Tax reform and infrastructure spending fly in the face of cutting the deficit and the national debt, and this postulation presumes no impact on exports, while the Dollar reigns supreme and trade re-negotiations do not run amuck.
The reality of these numbers caused one disillusioned critic of Trump-onomics to opine: “The longer it takes to get anything accomplished, the lower the probability that ‘big changes’ are ultimately delivered. The markets may soon tire of the administration’s new mantra of ‘Make America Wait Again’”.

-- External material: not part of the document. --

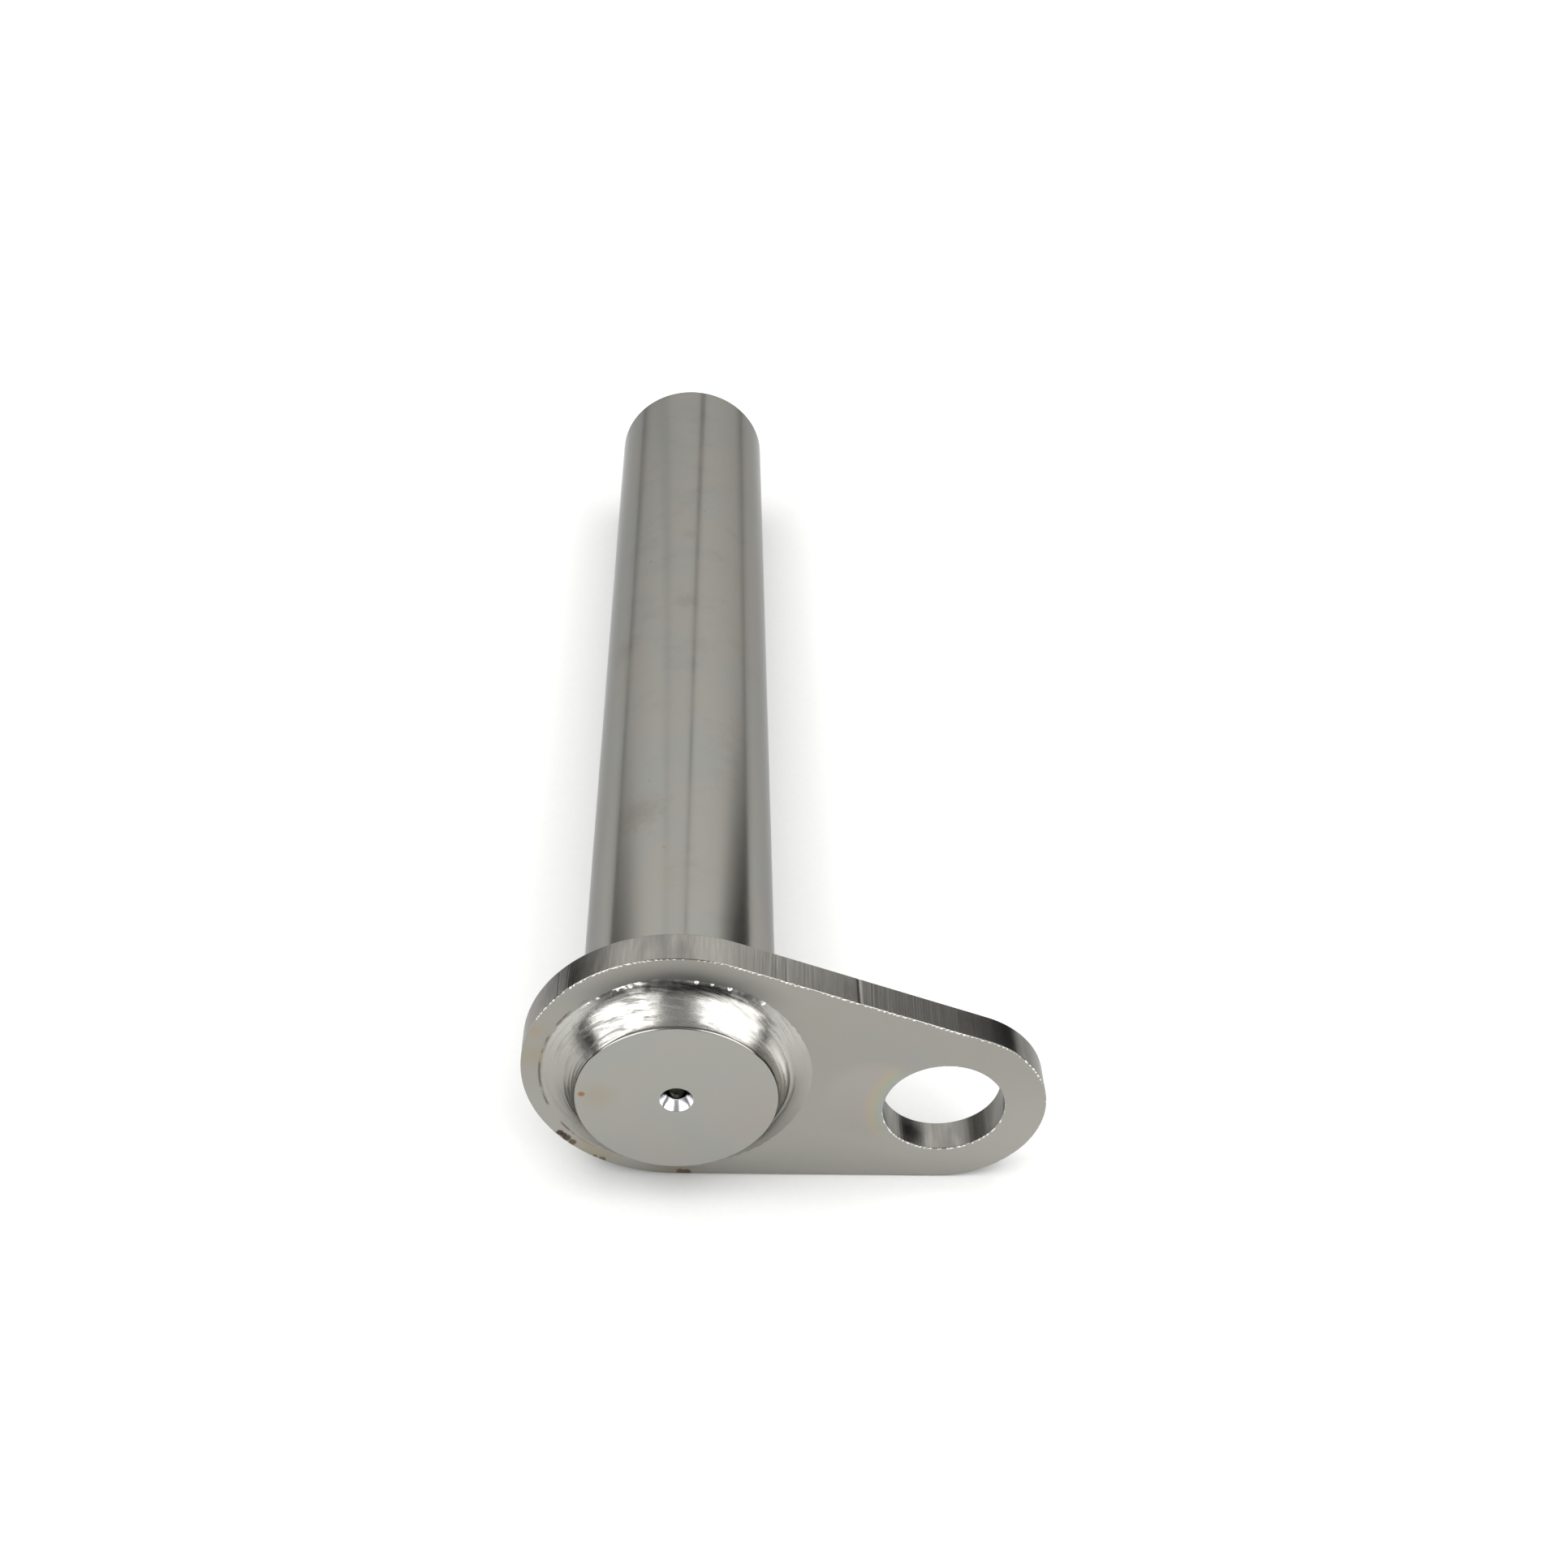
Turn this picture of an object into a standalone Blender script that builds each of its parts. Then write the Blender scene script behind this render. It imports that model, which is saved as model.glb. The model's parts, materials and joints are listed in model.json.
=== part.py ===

Healthy skepticism within the investor community is building, as to whether Donald Trump and his executive team can make good on their economic promises made during his campaign. You need only look at the recent action of the Mexican Peso for confirmation. Enthusiasm is on the wane. Confidence is eroding and inexorably going down the path toward disillusionment, a predictable human nature response to a situation that is turning negative. Can this train put the steam back in the boiler? It will not be easy. Historical precedents are numerous, and the situational dynamics this time around may not be as forgiving or as conducive, as in the past.
Whatever the outcome, Mr. Market needs to make a few critical decisions about the future, at least ones based on a new narrative regarding Trump’s ability to deliver. One thing is for sure. The recent upward spiral is unsustainable and could morph into a deathly dive on a moment’s notice. The deckchairs will be scrambled. Chaos and volatility will reign, but trading opportunities in the forex space will leap off the computer screen. The time to pick your horses and plan your strategy for the inevitable race to the finish line is now. Timing is everything in this type of battle, and it is always best to be prepared for any outcome, whatever it might be. Stay cautious! Happy trading!